Les soldats regardent, et rient ; les avions allemands ne paraissent nullement les impressionner. Le premier de ces avions ne parait pas avoir subi de dommage et nous le verrons dans une demi-heure revenir vers l’Allemagne, ayant sans doute accompli sa mission et s’élevant très vite au-dessus de nous pour éviter les nouveaux obus qui le saluent au retour. Quant au second, il a été blessé par la première bordée et nous le voyons tomber assez vite à quelques kilomètres de nous. Morts ou vivans, ceux qui le montent seront pris dans quelques instans.

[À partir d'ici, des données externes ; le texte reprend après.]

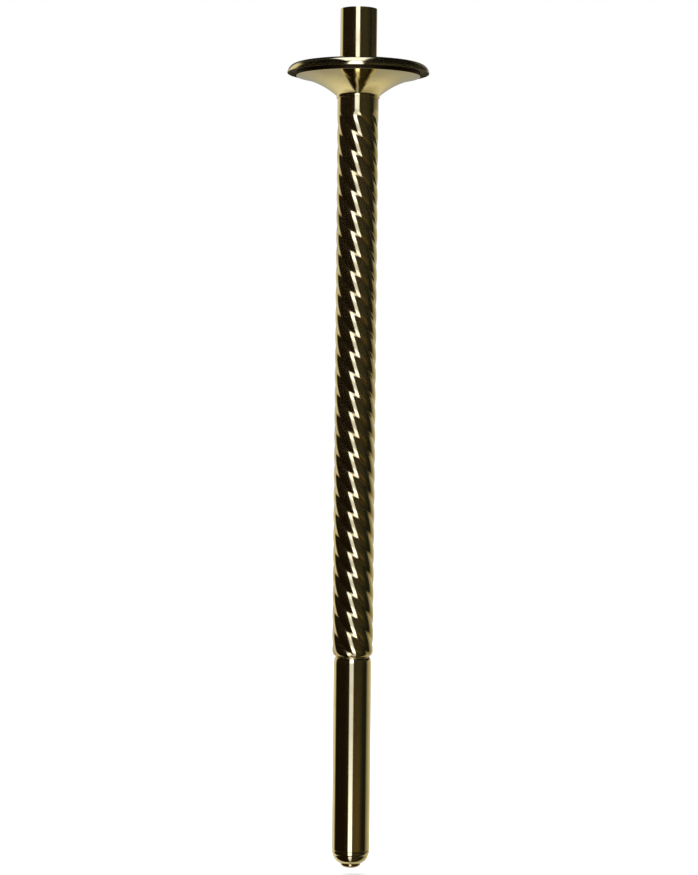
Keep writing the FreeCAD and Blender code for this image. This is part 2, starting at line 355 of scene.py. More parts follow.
@dataclass
class Outline:
    """The half section of a turned piece, drawn point by point."""

    fillet: float
    corners: list[tuple[complex, float]] = field(default_factory=list)

    @classmethod
    def washer(cls, extent: "Extent", bore: float, fillet: float) -> "Outline":
        """The section of a flat washer."""
        return cls(fillet).to((bore, extent.low), (extent.radius, extent.low),
                              (extent.radius, extent.high), (bore, extent.high))

    def to(self, *points: Pair, fillet: float | None = None) -> "Outline":
        """Draws straight on to corners, each rounded by the fillet.

        Args:
            points: The corners, as radius and height.
            fillet: Their rounding, or the outline's own.

        Returns:
            The outline.
        """
        rounding = self.fillet if fillet is None else fillet
        self.corners += [(complex(*point), rounding) for point in points]
        return self

    def along(self, curve: Iterable[complex]) -> None:
        """Follows a smooth curve, and keeps its points as they are."""
        self.corners += [(point, 0.0) for point in curve]

    def points(self) -> list[complex]:
        """Rounds the corners.

        Returns:
            The points of the closed or pole-to-pole outline.
        """
        done = []
        count = len(self.corners)
        for place, (corner, rounding) in enumerate(self.corners):
            before = self.corners[place - 1][0] - corner
            after = self.corners[(place + 1) % count][0] - corner
            if rounding == 0 or corner.real == 0:
                done.append(corner)
                continue
            done += rounded_corner(corner, before, after, rounding)
        return done


def rounded_corner(corner: complex, before: complex, after: complex, rounding: float) -> list[complex]:
    """The arc that rounds a corner, with a support point on each side of it.

    Args:
        corner: The sharp corner.
        before: From the corner to the last one.
        after: From the corner to the next one.
        rounding: Radius of the arc.

    Returns:
        The points, in order.
    """
    bend = abs(cmath.phase(after / before))
    turn = math.pi - bend
    if turn < ARC_STEP:
        return [corner]
    cut = min(rounding * math.tan(turn / 2), LARGEST_CUT * abs(before), LARGEST_CUT * abs(after))
    radius = cut / math.tan(turn / 2)
    backward = before / abs(before)
    forward = after / abs(after)
    inward = backward + forward
    centre = corner + inward / abs(inward) * math.hypot(cut, radius)
    start = corner + backward * cut
    end = corner + forward * cut
    sweep = cmath.phase((end - centre) / (start - centre))
    steps = max(2, math.ceil(turn / (2 * ARC_STEP)))
    arc = [centre + (start - centre) * cmath.exp(1j * sweep * step / steps) for step in range(steps + 1)]
    support_back = start + backward * min(SUPPORT_CUT * cut, SUPPORT_SIDE * abs(before))
    support_on = end + forward * min(SUPPORT_CUT * cut, SUPPORT_SIDE * abs(after))
    return [support_back, *arc, support_on]


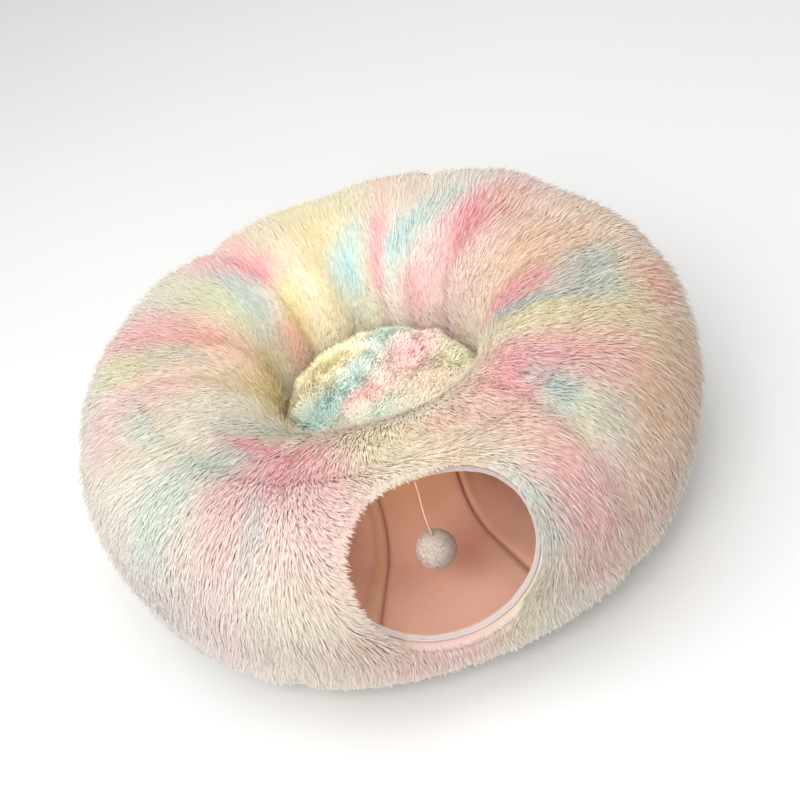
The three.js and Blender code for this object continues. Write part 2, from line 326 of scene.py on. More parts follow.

Au petit café du bourg où nous faisons la popote, trois artilleurs du ***me trinquent. L’un d’eux, au milieu de la conversation, me dit avec simplicité et sans tristesse apparente : « Mon frère est mort hier à l’hôpital de Belfort de deux balles reçues à Cernay. Nous sommes encore cinq frères sous les drapeaux. » Il semble trouver cela tout naturel, puis vide son verre d’un seul coup. Cette nuit, les projecteurs des forts voisins balayent le ciel de leur grand cône lumineux. Gare aux avions ennemis ! Jupiter, à l’horizon sud, brille d’un éclat immobile au milieu des étoiles qui frémissent doucement. La Voie lactée est si apparente qu’on dirait un immense cumulus blanc et long qui barre le ciel. Nous couchons cette nuit-là dans une grange où le foin sent bon ; les poules nous sonnent le réveil. Les bouches inutiles du village sont évacuées. Aux autres on distribue le pain soigneusement fractionné. Ils font une longue queue devant le poste.